Idealnya, selama menjalankan ibadah puasa, kita tidak hanya meninggalkan makan/minum dan hal-hal fisik lainnya yang membatalkan puasa, tetapi juga mencegah seluruh anggota badan, hati dan pikiran dari hal-hal yang terlarang, termasuk di dalamnya berdusta dan menggunjing.

Para ulama bersepakat bahwa dusta dan menggunjing adalah haram, tetapi larangan untuk melakukan kedua hal itu pada saat berpuasa lebih ditekankan daripada ketika tidak berpuasa.

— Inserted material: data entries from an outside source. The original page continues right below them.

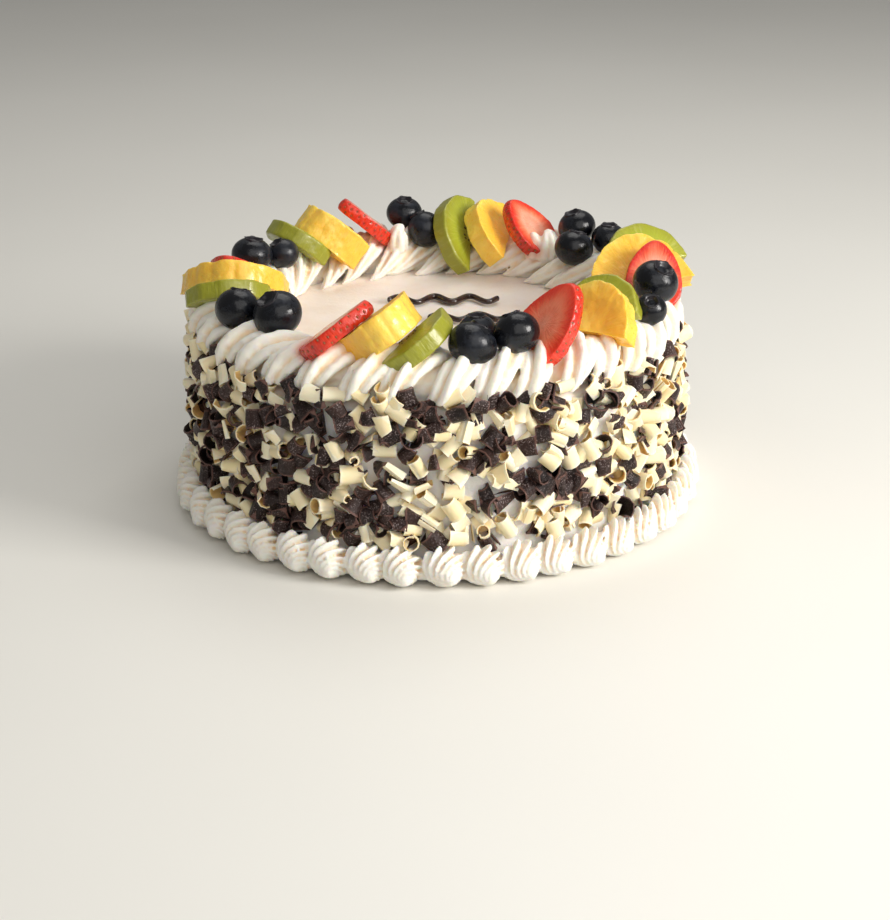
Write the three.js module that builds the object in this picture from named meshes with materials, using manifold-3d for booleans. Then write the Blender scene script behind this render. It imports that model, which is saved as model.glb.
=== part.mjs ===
// Fresh-cream fruit cake: a round cream-covered cake whose side is coated with chocolate curls,
// with a piped rope round its top edge, a piped shell border at its foot, and six groups of fruit.
// Millimetres, +Z up. Origin at the middle of the flat base; the front of the cake faces -Y.
import * as THREE from "three";
import { mergeVertices } from "three/addons/utils/BufferGeometryUtils.js";
import Module from "manifold-3d";

// ---- driving dimensions ----
const GAP = 0.3; // clearance between touching pieces
const TOP_Z = 74; // flat cream top
const CREAM_RADIUS = 101.5; // cream side under the curls
const CREAM_EDGE = 4; // rounding of the top edge
const EDGE_STEPS = 3;
const COAT_RADIUS = 105.2; // middle of the curls' uneven outline
const COAT_UNEVEN = 1.1; // how far the outline swings in and out of it
const COAT_WAVES = [13, 23]; // swings round the cake
const COAT_DRIFT = [2.1, -3.7]; // how they shift from row to row
const COAT_ROWS = 6;
const COAT_BOTTOM = 17.6;
const COAT_TOP = 73;
const BORDER_RADIUS = 115.5; // outer tips of the foot border
const BORDER_NOTCH = 4.2; // how far the gaps between shells cut in
const BORDER_HEIGHT = 16.5;
const BORDER_DIP = 0.28; // share of the height lost between two shells
const SHELLS = 44;
const ROPE_INNER = 72; // foot of the rope on the flat top
const ROPE_OUTER = 106.4; // where the rope hangs over the side
const ROPE_CREST = 93.5;
const ROPE_RIDGE = 1.7; // half the depth of its ridges
const ROPE_TWIST = 2.6; // ridges crossed between the outer and the inner foot
const LOOPS = 36;
const STEPS = 3; // columns of facets to a loop or a shell
const SEGMENTS = 44; // facets round the cake

// edge: the chamfer round a slice. Pineapple: its rim is cut into scallops (bites, as deep as bite
// leaves) along an arc of sweep radians each way, with ends as high as corner leaves.
const STRAWBERRY = { length: 34, width: 23, thick: 6.2, edge: 1.6 };
const PINEAPPLE = {
  chord: 49,
  height: 27,
  thick: 9,
  edge: 0.8,
  bites: 6,
  bite: 0.965,
  sweep: 1.25,
  corner: 0.42,
};
const KIWI = { chord: 41, height: 21, thick: 7.5, edge: 1.1, steps: 10 };
const BERRY_SIDES = 8;
const SCROLL_THICK = 2.8; // piped chocolate line

// ---- finishes ----
const cream = finish(0xf6eddb, 0.5);
const curls = finish(0x8a6b55, 0.6);
const chocolate = finish(0x2a1712, 0.25);
const redFlesh = finish(0xd93a26, 0.3);
const yellowFlesh = finish(0xf2b632, 0.35);
const greenFlesh = finish(0x8fa52c, 0.35);
const berrySkin = finish(0x1c2236, 0.35);

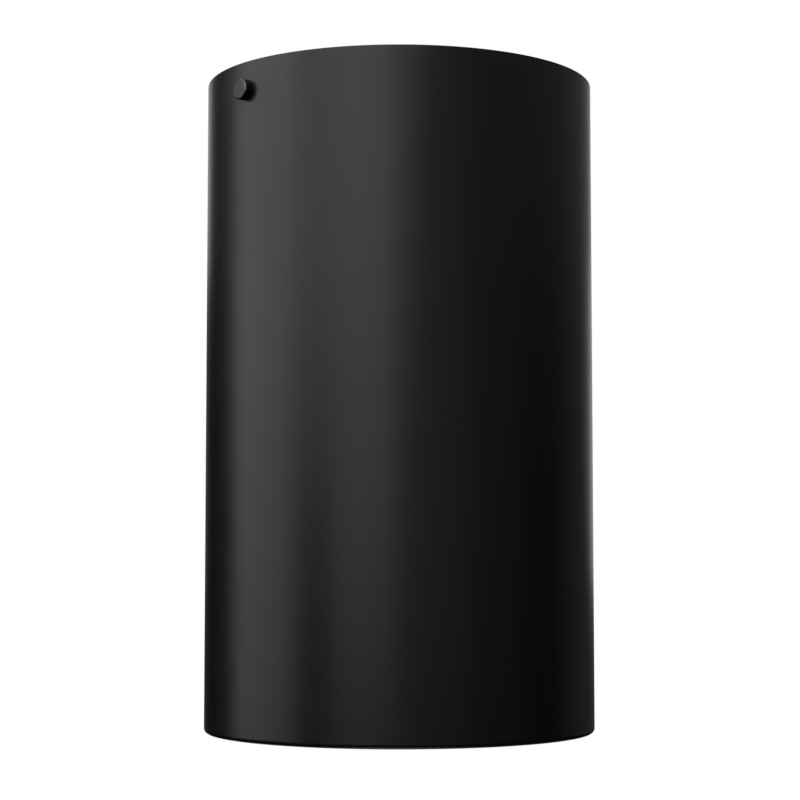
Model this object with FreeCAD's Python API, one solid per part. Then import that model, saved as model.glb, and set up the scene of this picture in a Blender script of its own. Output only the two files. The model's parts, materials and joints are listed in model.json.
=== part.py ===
import FreeCAD, Part
import math
import os

Vector = FreeCAD.Vector

# A ceiling cylinder light. Lengths are in millimetres.
# Z is zero at the ceiling and the light hangs below it, so heights are negative.
# The thumbscrews lie on the X axis, the ceiling slots on the Y axis.

# Outer shade, a straight aluminium tube
shade_radius = 60.0
shade_length = 200.0
shade_wall = 2.0
shade_ceiling_gap = 0.5
shade_lower_edge_radius = 1.2
shade_lower_inner_radius = 0.4
shade_top_edge_radius = 0.25

# Thumbscrews that clamp the shade to the pan, and the clinch nuts that carry them
screw_drop = 8.6
screw_head_radius = 3.1
screw_head_height = 2.4
screw_head_bevel = 0.35
screw_stem_radius = 1.5
screw_tip_chamfer = 0.3
nut_shank_radius = 2.1
nut_body_radius = 3.2
nut_body_height = 2.5
nut_body_chamfer = 0.3

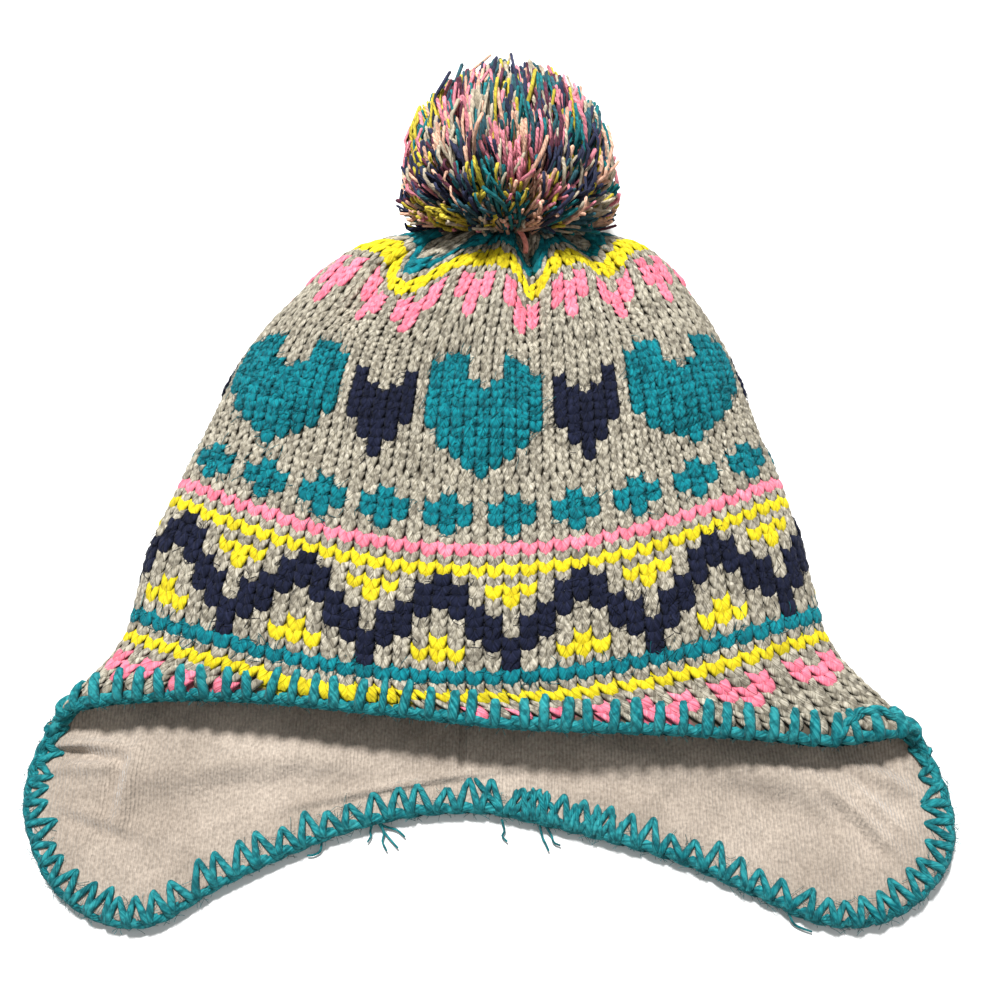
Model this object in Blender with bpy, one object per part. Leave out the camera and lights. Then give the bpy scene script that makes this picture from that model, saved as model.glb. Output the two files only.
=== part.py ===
"""Knitted earflap hat with a pompom, lying flattened on its back on a floor.

Units are metres, +Z is up and the origin is on the floor under the middle of the hat.
+X runs across the hat and +Y runs from the brim to the crown.
The hat is one hollow knitted wall with two ear flaps, a thin lining inside it,
a cord-like stitched edging round its rim, and a pompom tied to the gathered crown.
Every layer follows one lofted surface, which the two tables below describe.
"""
import math
from collections import namedtuple

import bmesh
import bpy
import numpy as np
from mathutils import Matrix, Vector

MM = 0.001

# Sizes of the hat as it lies
CROWN_TIP_Y = 84.0 * MM
FRONT_LENGTH = 157.0 * MM
HALF_WIDTH = 98.0 * MM
LAID_HEIGHT = 30.0 * MM
BACK_EXTRA = 21.0 * MM
FLAP_DROP = 29.5 * MM
FLAP_SPAN = 127.0 * MM

# Walls, edging and clearances
KNIT_WALL = 3.0 * MM
LINING_WALL = 1.0 * MM
GAP = 0.3 * MM
EDGING_WIDTH = 2.8 * MM
EDGING_OVERHANG = 0.15 * MM

# The cloth is squeezed thinner where the rim folds over at the flaps' corners
SQUEEZE = 0.45
SQUEEZE_ANGLE = 95.0
SQUEEZE_HALF_ANGLE = 26.0
SQUEEZE_START = 0.70

# Pompom and its tie
POMPOM_RADIUS = 35.0 * MM
POMPOM_CORE = 17.0 * MM
POMPOM_OFFSET_X = 0.5 * MM
POMPOM_STAND = 23.0 * MM
POMPOM_LEAN = math.radians(26.0)
LOCK_TAPER = 0.80
LOCK_VARIATION = 0.13
TIE_RADIUS = 3.6 * MM
TIE_SEAT = 1.0 * MM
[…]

Namun, terdapat perbedaan pendapat dalam menjawab pertanyaan : apakah kedua perbuatan itu membatalkan puasa?

Mayoritas fuqaha menyatakan, berdusta dan menggunjing tidak membatalkan puasa. Pendapat sebaliknya (menurut Al-Auza’iy, Al-Tsauriy dan lain-lain) menyatakan bahwa keduanya membatatkan puasa, dan oleh karenanya wajib diganti dengan mekanisme qadha.

Perbedaan pendapat ini muncul dari perbedaan dalam memahami dan menilai beberapa hadis yang dijadikan sumber untuk menetapkan hukum kasus ini. Misalnya hadis riwayat Abu Hurairah:
Artinya: “Puasa itu tidak hanya meninggalkan makan dan minum, (tetapi juga) meninggalkan al-laghw dan ar-rafats.” (HR-Baihaqi)

Dalam kamus Al-Mu’jam Al-Wasith diterangkan ar-rafats adalah perkataan buruk, dan al-laghw adalah perbuataan yang sia-sia, tidak berguna. Hadis lainnya diriwayatkan Al-Laits dan Mujahid, yang artinya: “Ada dua perkara yang membatalkan puasa, yaitu menggunjing dan berdusta.”

Kedua hadis di atas mi scara lahiriah, sebagaimana pendapat Al-Auza’iy, memberikan pengertian batalnya puasa akibat berdusta dan menggunjing. Kesimpulan ini diperkuat dengan hadis lain tentang orang yang berpuasa tanpa mendapatkan pahala. Perhatikan hadis berikut ini:
Artinya: “Banyak orang berpuasa tetapi tidak mendapatkan apa-apa kecuali lapar.” (HR Nasai dan Ibn Majah)

Hal mi masih dipertegas lagi dengan hadis lain:
Artinya: “Ada lima perkara yang membataikan puasa : dusta, menggunjing, mengadu-domba bersumpah palsu, dan melepaskan pandangan terhadap sesuatu yang tidak dibenarkan syara’.”(HR. Nasai)

Meskipun demikian, mayoritas ulama berpendapat bahwa berdusta dan menggunjing tidak membatalkan puasa. Kelompok ini menolak validitas hadis terakhir (tentang lima perkara yang membatalkan puasa), dan memahami tiga hadis lainnya dengan pengertian bahwa kesempurnaan puasa tidak dapat dicapai tanpa meninggalkan ar-ra fats dan al-laghw.

Mirip dengan pendapat ini adalah pendapat Imam Al-Mawardi dan A1-Mutawalli yang menyatakan bahwa hal yang batal bukanlah pekerjaan puasanya tetapi pahalanya. (Al-Majmu’ Syarh Al-Muhadzdzab VI, 356, Umdah Al-Qari: X, 276).